注意屏幕、页面或是设备上的对象的启示(Affordance,启示,功能可见性)。如果某个东西可点击,那么就要把它做得像是可点击的。

* Only provide the features that people really need. Don’t rely on your opinion of what you think they need; do user research to actually find out. Giving people more than they need just clutters up the experience.

只提供人们确实需要的功能。别按你自己的想象认为他们需要什么;做些用户研究去确切地发现他们所需。给予他们超过他们的需要的功能只会搞砸体验。

* Provide defaults. Defaults let people do less work to get the job done.

提供默认。默认让人们做更少的事就能完成工作。

2. People Have Limitations

2.人有局限性

* People can only look at so much information or read so much text on a screen without losing interest. Only provide the information that’s needed at the moment (see progressive disclosure above).

人们只能在屏幕上看有限的信息或阅读有限文字而不失兴趣。在当下只提供需要的信息(查看上述的“渐进展开”)。

* Make the information easy to scan.

让信息易于扫描。

* Use headers and short blocks of info or text.

使用标题和小块信息或文字。

* People can’t multi-task.?The research is very clear on this, so don’t expect them to.

人们不能同时进行多项任务。这份研究很清楚的表明了这个观点,所以别期望他们能够做到。

* People prefer short line lengths, but they read better with longer ones! It’s a conundrum, so decide whether preference or performance is more important in your case, but know that people are going to ask for things that actually aren’t best for them.

人们喜欢短小的文案,但是长文案又能让他们更好地理解!这是个难题,所以要抉择在你的项目里,是偏好更重要还是性能更重要。但是,要知道人们喊着想要的东西并不是对于他们最好的东西。

3. People Make Mistakes

3.孰能无过

* Assume people will make mistakes. Anticipate what they will be and try to prevent them.
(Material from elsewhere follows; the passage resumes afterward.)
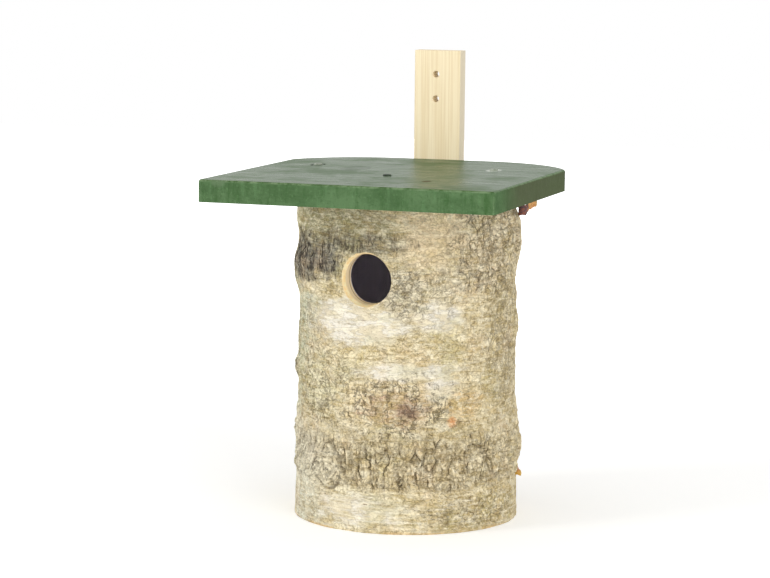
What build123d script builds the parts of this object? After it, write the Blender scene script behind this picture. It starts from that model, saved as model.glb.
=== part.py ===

假设人们会犯错。要预见到他们会犯的错误并努力避免发生。

* If the results of an error are severe then use a confirmation before acting on the user’s action.

如果一个错误的结果严重,那么在操作之前提供一个确认。

* Make it easy to “undo.”

提供容易使用的“撤销”。

* Preventing errors from occurring is always better than helping people correct them once they occur. The best error message is no message at all.

防止错误发生往往比发生错误后帮助人们纠正更好。最好的错误消息是完全没有错误消息。

* If a task is error-prone, break it up into smaller chunks.

如果一个任务容易出错,那么把它分散成为细小的组。